Several participants employ or build latticelike forms. Janet Brome arranges window screens, spattered with pigment, into tiers that produce undulating grids on panels painted in contrasting hues. Elsabe Dixon, who keeps bees, covers her wire exoskeletons with tinted wax. Shanthi Chandrasekar’s “Wormhole,” the closest thing to a real-world diagram in the show, twists fabric into a narrow tunnel that links two circular nets.

Alan Binstock takes a different approach to light and shadow, casting forms of layered glass and resin in watery translucent hues. These rounded pieces, which resemble eyes but also planets, diffuse the light yet don’t block it. Binstock’s lenses offers a view through, and beyond, the shadowlands.

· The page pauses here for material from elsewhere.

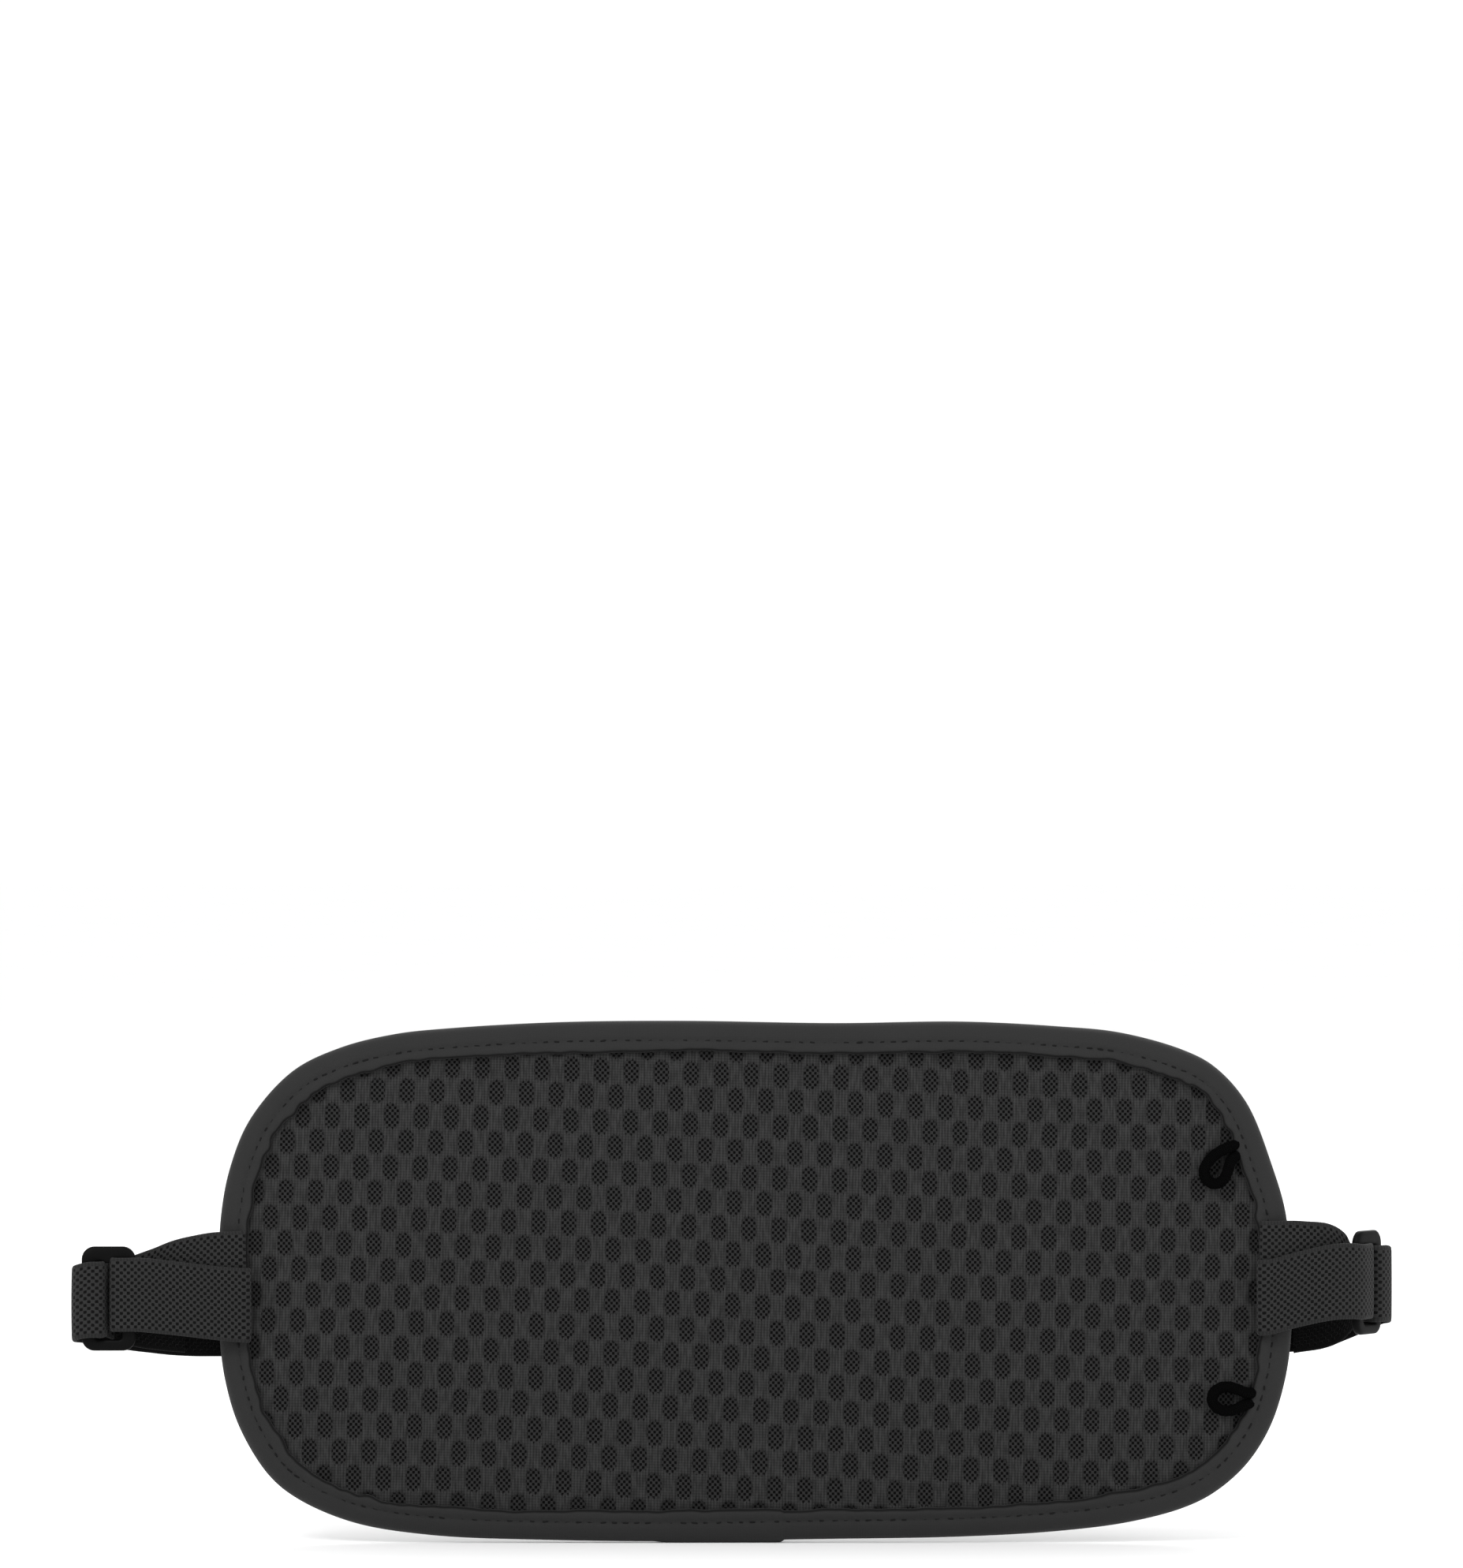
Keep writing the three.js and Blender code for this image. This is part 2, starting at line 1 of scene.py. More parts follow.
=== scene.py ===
"""The looks of a travel money belt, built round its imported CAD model.

Everything is in metres in the CAD frame: +X right as seen from the mesh side, +Y away from the wearer,
+Z up, with the origin in the middle of the mesh face. Shapes are worked out in millimetres.
"""

import json
import math

import bmesh
import bpy
import numpy as np
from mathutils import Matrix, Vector, noise

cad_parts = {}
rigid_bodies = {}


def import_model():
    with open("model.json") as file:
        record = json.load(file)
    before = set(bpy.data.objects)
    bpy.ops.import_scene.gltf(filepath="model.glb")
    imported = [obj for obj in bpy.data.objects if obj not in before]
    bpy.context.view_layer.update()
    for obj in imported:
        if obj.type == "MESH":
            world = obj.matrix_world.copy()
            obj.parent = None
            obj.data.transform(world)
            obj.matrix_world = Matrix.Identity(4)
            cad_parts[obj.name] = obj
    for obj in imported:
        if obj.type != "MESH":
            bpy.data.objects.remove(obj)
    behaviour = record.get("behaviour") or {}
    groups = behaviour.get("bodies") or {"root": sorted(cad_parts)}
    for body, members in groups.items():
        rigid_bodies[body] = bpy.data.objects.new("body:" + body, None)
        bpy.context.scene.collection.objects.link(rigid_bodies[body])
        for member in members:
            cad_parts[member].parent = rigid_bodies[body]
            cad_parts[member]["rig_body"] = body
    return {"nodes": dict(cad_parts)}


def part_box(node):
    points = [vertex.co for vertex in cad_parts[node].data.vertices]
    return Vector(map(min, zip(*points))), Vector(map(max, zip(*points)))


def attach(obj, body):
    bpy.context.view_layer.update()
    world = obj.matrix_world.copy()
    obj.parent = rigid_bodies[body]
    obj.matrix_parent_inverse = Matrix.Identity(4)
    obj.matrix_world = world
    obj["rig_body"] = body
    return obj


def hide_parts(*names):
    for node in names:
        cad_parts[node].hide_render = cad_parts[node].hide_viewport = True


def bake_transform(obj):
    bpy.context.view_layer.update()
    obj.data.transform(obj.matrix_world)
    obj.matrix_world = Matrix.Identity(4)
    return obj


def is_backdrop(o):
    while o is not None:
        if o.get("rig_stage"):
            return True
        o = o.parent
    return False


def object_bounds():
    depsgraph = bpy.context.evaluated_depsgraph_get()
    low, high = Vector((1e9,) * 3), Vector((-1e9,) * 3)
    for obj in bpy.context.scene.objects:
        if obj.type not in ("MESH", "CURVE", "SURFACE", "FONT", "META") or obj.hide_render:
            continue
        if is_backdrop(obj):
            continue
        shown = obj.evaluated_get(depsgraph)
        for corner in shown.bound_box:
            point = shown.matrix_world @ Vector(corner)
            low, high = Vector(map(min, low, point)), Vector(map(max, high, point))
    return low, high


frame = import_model()
cad_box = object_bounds()

MM = 0.001
TAU = 2 * math.pi
rng = np.random.default_rng(7)


# ---- Camera ----

FRAME_HEIGHT = 0.4056  # what the view's height covers at the pouch
CAMERA_DISTANCE = 2.6
CAMERA_X = -0.0061
CAMERA_Z = 0.1288
SENSOR = 36.0


def make_camera():
    data = bpy.data.cameras.new("camera")
    data.sensor_width = SENSOR
    data.lens = SENSOR * CAMERA_DISTANCE / FRAME_HEIGHT
    data.clip_end = 20
    camera = bpy.data.objects.new("camera", data)
    camera.location = (CAMERA_X, -CAMERA_DISTANCE, CAMERA_Z)
    camera.rotation_euler = (math.pi / 2, 0, 0)
    bpy.context.scene.collection.objects.link(camera)
    bpy.context.scene.camera = camera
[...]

Shadowlands: 3-D Adventures in Light and Space Through April 12 at the American Center for Physics, One Physics Ellipse, College Park, Md.

Quietly Powerful

Louisa Neill’s tiny ceramic sculptures seem to exemplify the aesthetic of “Quietly Powerful,” a multimedia Sense Gallery show that features more than 30 artists. Neill’s wall-mounted boxes are partly filled with miniature sticks and slabs, made of the same material and apparently movable. Austere yet toylike, the pieces are an exercise in dollhouse minimalism.

Equally delicate are several works that evoke nature without explicitly depicting it, notably Trenton Jung’s set of small botanical abstractions and Dianne Szczepaniak’s watercolor in shades of yellow, as if the paper has been stained with flower petals.

Not all the art is so tranquil. Tory Cowles dominates a corner of the room with a towering assemblage of steel and wood whose jagged pinnacle gnarls toward the ceiling. In a selection devoted to “introverts” — according to a gallery note — this sculpture is confident and outspoken.

Cowles’s creation shares with several others a reliance on found objects. Dainty plaster pieces by Amanda Muhlena Hays center on apple seeds, Mills Brown plants a fallen bird’s nest amid a flowery collage and Noel Kassewitz incorporates rope, floats and a buoy into a nautically themed fabric piece. Such works may be hushed, but they evoke a big, noisy universe.

Quietly Powerful Through April 5 at Sense Gallery, 3111 Georgia Ave. NW.